The following supports are available to all schools:

The Inspectorate provides advice to help early learning and care settings, schools, and other education settings to help improve education provision for all children and young people. They promote best practice and school improvement by advising teachers, principals and boards of management in schools.

NEPS provides educational psychological service to all primary and post-primary schools and special schools to support the well-being, academic, social and emotional development of all learners. The service provides access for all schools to:

  • Psychological support in the event of a Critical Incident;
  • A Casework service for individual children where there is a need for intensive consultation and assessment via a NEPS Psychologist or through the scheme for the Commissioning of Psychological Assessments;
  • A school Staff Support and Development Service, to build school capability to provide comprehensive continuum of support in schools; and
  • Ongoing access to advice and support for schools.
The Department of Education and Youth currently employs 234 (WTE) educational psychologists across six regions at a cost of €29.4 million.

The Special Education Teaching (SET) allocation provides a unified allocation for special education support teaching needs to each school based on each school’s educational profile and also encompasses an element of Language (EAL) support allocation. Under this SET model, schools are frontloaded with resources to provide support immediately to those pupils who need it without delay.

The Programme for Government acknowledges that education should be inclusive of all students, recognising that particular students may need particular supports. It commits to continue work to address all forms of disadvantage in education and promote inclusivity and to provide free schoolbooks to all children in the free education system and introduce changes as needed to the operation of this scheme. The free schoolbooks scheme was extended to students in Senior Cycle, including Transition Year, in recognised post-primary schools in the Free Education Scheme from the start of the 2025/26 school year.

The total allocation in 2025 to implement the free schoolbooks schemes in all primary, special and post-primary schools in the Free Education Scheme was €170 million.

The School Meals Programme through Department of Social Protection provides regular, nutritious food to children to support them in taking full advantage of the education provided to them. The programme is an important component of policies to encourage school attendance and extra curricular achievement.
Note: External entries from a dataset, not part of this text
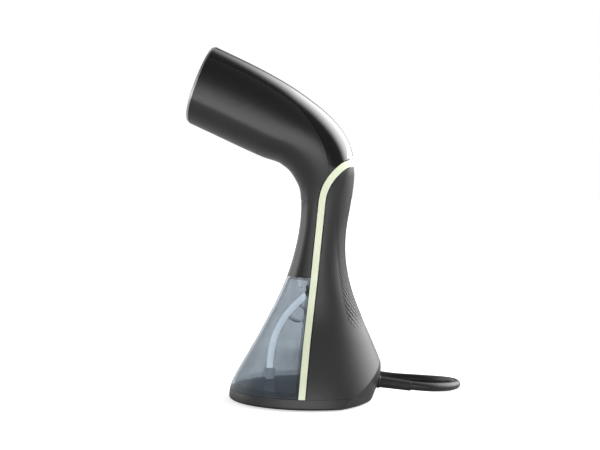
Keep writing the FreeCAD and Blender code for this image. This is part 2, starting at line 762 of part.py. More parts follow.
def pump_piston():
    place = FreeCAD.Placement(V(PUMP_X, 0, PUMP_LOW + 6.5), FreeCAD.Rotation())
    rules = {"Radius": "Sizes.pistonradius", "Height": "Sizes.pistonlength"}
    return keep(primitive("Cylinder", "pump_piston", rules, place), "pump_piston")


def tube_along(points, outer, bore):
    """Straight runs joined by the largest tangent arcs the runs allow, as one pipe."""
    edges, smallest = [], None
    last = points[0]
    for before, corner, after in zip(points, points[1:], points[2:]):
        arrive = (corner - before).normalize()
        leave = (after - corner).normalize()
        half_turn = arrive.getAngle(leave) / 2
        reach = 0.45 * min((corner - before).Length, (after - corner).Length)
        radius = reach / math.tan(half_turn)
        smallest = radius if smallest is None else min(smallest, radius)
        start, end = corner - arrive * reach, corner + leave * reach
        bisector = (leave - arrive).normalize()
        middle = corner + bisector * (radius / math.cos(half_turn) - radius)
        if (start - last).Length > 1e-6:
            edges.append(Part.makeLine(last, start))
        edges.append(Part.Arc(start, middle, end).toShape())
        last = end
    edges.append(Part.makeLine(last, points[-1]))
    spine = Part.Wire(edges)
    direction = (points[1] - points[0]).normalize()
    rings = [Part.Wire(Part.makeCircle(outer, points[0], direction))]
    tube = spine.makePipeShell(rings, True, False)
    expected = math.pi * outer ** 2 * spine.Length
    if bore:
        inner = spine.makePipeShell(
            [Part.Wire(Part.makeCircle(bore, points[0], direction))], True, False)
        tube = tube.cut(inner)
        expected -= math.pi * bore ** 2 * spine.Length
    print("  length %.1f smallest radius %.1f volume %.3f of expected" % (
        spine.Length, smallest, tube.Volume / expected))
    return tube


def steam_hose():
    """From the pump head up the neck, round the bend and forwards to the chamber."""
    low = V(PIVOT.x + HOSE_BEND, 0, PUMP_LOW + 43.3)
    spring_line = V(low.x, 0, PIVOT.z)
    bend_end = PIVOT + UPWARD * HOSE_BEND
    middle = PIVOT + V(math.cos(math.radians(BEND / 2)), 0, math.sin(math.radians(BEND / 2))) * HOSE_BEND
    edges = [
        Part.makeLine(low, spring_line),
        Part.Arc(spring_line, middle, bend_end).toShape(),
        Part.makeLine(bend_end, bend_end + FORWARD * HOSE_REACH),
    ]
    spine = Part.Wire(edges)
    outer = spine.makePipeShell(
        [Part.Wire(Part.makeCircle(SIZES["hoseradius"], low, V(0, 0, 1)))], True, False)
    bore = spine.makePipeShell(
        [Part.Wire(Part.makeCircle(SIZES["hosebore"], low, V(0, 0, 1)))], True, False)
    return shaped("steam_hose", outer.cut(bore))


HOSE_REACH = 38.5


def inlet_hose():
    """From the tank coupling up to the pump's inlet."""
    points = [V(12.8, 0, COUPLING.z), V(PUMP_X + 5.5, 0, COUPLING.z), V(PUMP_X + 5.5, 0, COUPLING.z + 8),
              V(PUMP_X, 0, PUMP_LOW - 5.5), V(PUMP_X, 0, PUMP_LOW + 2.9)]
    return shaped("inlet_hose", tube_along(points, SIZES["hoseradius"] - 0.3, SIZES["hosebore"]))


# ---------------------------------------------------------------- water tank
def water_tank():
    wall = SIZES["tankwall"]
    outer = BODY.cut(TANK_LIMIT).common(layer(FOOT_TOP + 0.35, TANK_TOP))
    inside = outer_form(wall).cut(behind_strip(-TANK_BACK - wall))
    inside = inside.common(layer(SIZES["tankfloor"], TANK_TOP - wall))
    tank = both(outer.cut(inside))
    tank = tank.cut(Part.makeCylinder(SIZES["capradius"] + 0.15, 60, CAP_AT, V(0, 1, 0)))
    tank = tank.cut(Part.makeCylinder(3.05, 12, V(0, 0, COUPLING.z), V(1, 0, 0)))
    tank = tank.cut(Part.makeCylinder(1.65, 12, V(VENT_X, 0, TANK_TOP - 8)))
    return shaped("water_tank", tank)


CAP_AT = V(-9.0, 0, 66.0)
VENT_X = -3.6
HOLLOW_SMALL = outer_form(WALL + 0.15)
BOARD_X = 22.0
BOARD_POST_Y = 13.0
BOARD_POST_Z = (28.0, 68.0)


def filler_plug():
    """Soft plug flush with the tank's far side, and its sealing skirt."""
    disc = BODY.cut(outer_form(SIZES["tankwall"]))
    disc = disc.common(Part.makeCylinder(SIZES["capradius"], 60, CAP_AT, V(0, 1, 0)))
    skirt = Part.makeCylinder(7.6, 26.0, CAP_AT + V(0, 12, 0), V(0, 1, 0))
    skirt = skirt.cut(Part.makeCylinder(6.0, 60.0, CAP_AT, V(0, 1, 0)))
    skirt = skirt.common(outer_form(SIZES["tankwall"] - 0.5)).common(
        Part.makeBox(60, 60, 60, V(-40, 18.0, 40)))
    return shaped("filler_plug", disc.fuse(skirt).removeSplitter())


def outlet_valve():
    """Elbow and spigot through the tank's rear wall."""
    flange = Part.makeCylinder(4.6, 1.4, V(COUPLING.x - 2.2, 0, COUPLING.z), V(1, 0, 0))
    spigot = Part.makeCylinder(3.0, 5.0, V(COUPLING.x - 1.5, 0, COUPLING.z), V(1, 0, 0))
    line = (SUCTION_ROUTE[1] - SUCTION_ROUTE[0]).normalize()
    nose = Part.makeCylinder(SIZES["suctionbore"], 5.0, SUCTION_ROUTE[0] - line * 1.5, line)
    joint = Part.makeSphere(2.6, SUCTION_ROUTE[0] - line * 1.2)
    joint = joint.common(Part.makeBox(20, 20, 20, V(COUPLING.x - 20.4, -10, COUPLING.z - 10)))
    joint = joint.cut(tube_along(SUCTION_ROUTE, SIZES["suctionradius"], 0))
    return shaped("outlet_valve", flange.fuse([spigot, nose, joint]).removeSplitter())


def coupling_socket():
    """Socket in the bulkhead that the tank's spigot pushes into."""
    back = COUPLING.x + 3.6
    ring = Part.makeCylinder(4.0, 5.0, V(back, 0, COUPLING.z), V(1, 0, 0))
    nipple = Part.makeCylinder(SIZES["hosebore"], 6.0, V(back + 4.5, 0, COUPLING.z), V(1, 0, 0))
    return shaped("coupling_socket", ring.fuse(nipple).removeSplitter())


def vent_nozzle():
    profile = [(0.0, -9.4), (1.3, -9.4), (1.9, -5.0), (2.7, -4.4), (2.7, -2.05), (1.6, -2.05),
               (1.6, -0.1), (0.0, -0.1)]
    return turned("vent_nozzle", profile, FreeCAD.Placement(V(VENT_X, 0, TANK_TOP), FreeCAD.Rotation()))


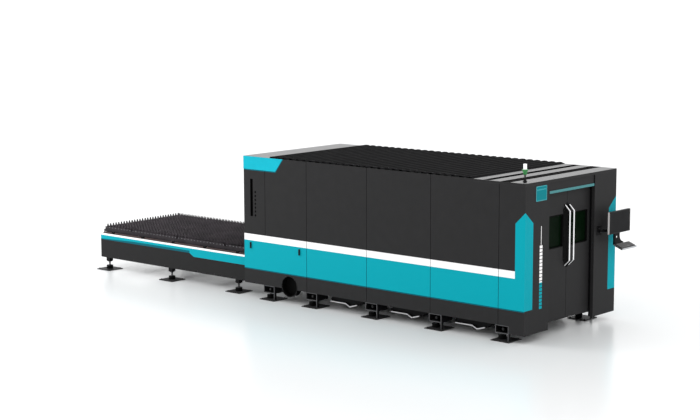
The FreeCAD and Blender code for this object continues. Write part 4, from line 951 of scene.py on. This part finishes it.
def makeBlockTree():
    # A block with a smaller top on every point: rack teeth, comb tabs, keys, vent bars.
    tree, start, end = startTree("blocks", Size=(0.01, 0.01, 0.01), Top_share=0.7, Height_change=0.0,
                                 Seed=1)
    value = start.outputs
    body = addNode(tree, "GeometryNodeMeshCube", Size=value["Size"])
    place = tree.nodes.new("GeometryNodeInputPosition")
    parts = split(tree, place.outputs[0])
    upper = calc(tree, "GREATER_THAN", parts["Z"], 0.0)
    narrower = calc(tree, "SUBTRACT", 1.0, value["Top share"])
    shrink = calc(tree, "SUBTRACT", 1.0, calc(tree, "MULTIPLY", upper, narrower))
    taper = tree.nodes.new("ShaderNodeCombineXYZ")
    tree.links.new(calc(tree, "MULTIPLY", parts["X"], shrink), taper.inputs["X"])
    tree.links.new(calc(tree, "MULTIPLY", parts["Y"], shrink), taper.inputs["Y"])
    tree.links.new(parts["Z"], taper.inputs["Z"])
    shaped = addNode(tree, "GeometryNodeSetPosition", Geometry=body.outputs["Mesh"],
                     Position=taper.outputs[0])
    chance = tree.nodes.new("FunctionNodeRandomValue")
    chance.data_type = "FLOAT"
    tree.links.new(value["Seed"], chance.inputs["Seed"])
    swing = calc(tree, "MULTIPLY", calc(tree, "SUBTRACT", chance.outputs[1], 0.5), value["Height change"])
    scale = tree.nodes.new("ShaderNodeCombineXYZ")
    scale.inputs["X"].default_value = 1.0
    scale.inputs["Y"].default_value = 1.0
    tree.links.new(calc(tree, "ADD", swing, 1.0), scale.inputs["Z"])
    spread = addNode(tree, "GeometryNodeInstanceOnPoints", Points=value["Geometry"],
                     Instance=shaped.outputs[0], Scale=scale.outputs[0])
    return endTree(tree, start, end, spread.outputs[0])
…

The Hot School Meals Programme is available to all primary schools, meaning that approximately 3,700 schools and organisations and 682,000 children are now eligible for the Schools Meals Programme.

For the 2024/25 academic year the Department of Social Protection allocated approximately €248 million for the School Meals Programme. This funding supported the provision of hot school meals for approximately 550,000 children.

The Department is currently progressing work on the new DEIS Strategy to 2035, which will be published in the coming weeks. A key part of this work involves examining how we can ensure that resources continue to be targeted towards schools with the highest levels of educational disadvantage in a fair and transparent manner.

As part of the strategy, the Department is reviewing the current DEIS Framework, with a view to refining how disadvantage is measured and how schools are supported. This process takes account of a range of evidence and stakeholder feedback to ensure that schools serving significant levels of need are appropriately recognised in the updated model.

Over the lifetime of the strategy, the refinement of the DEIS model will consider how emerging or evolving patterns of disadvantage can be better addressed and how the system can best respond to schools that face increasing levels of need.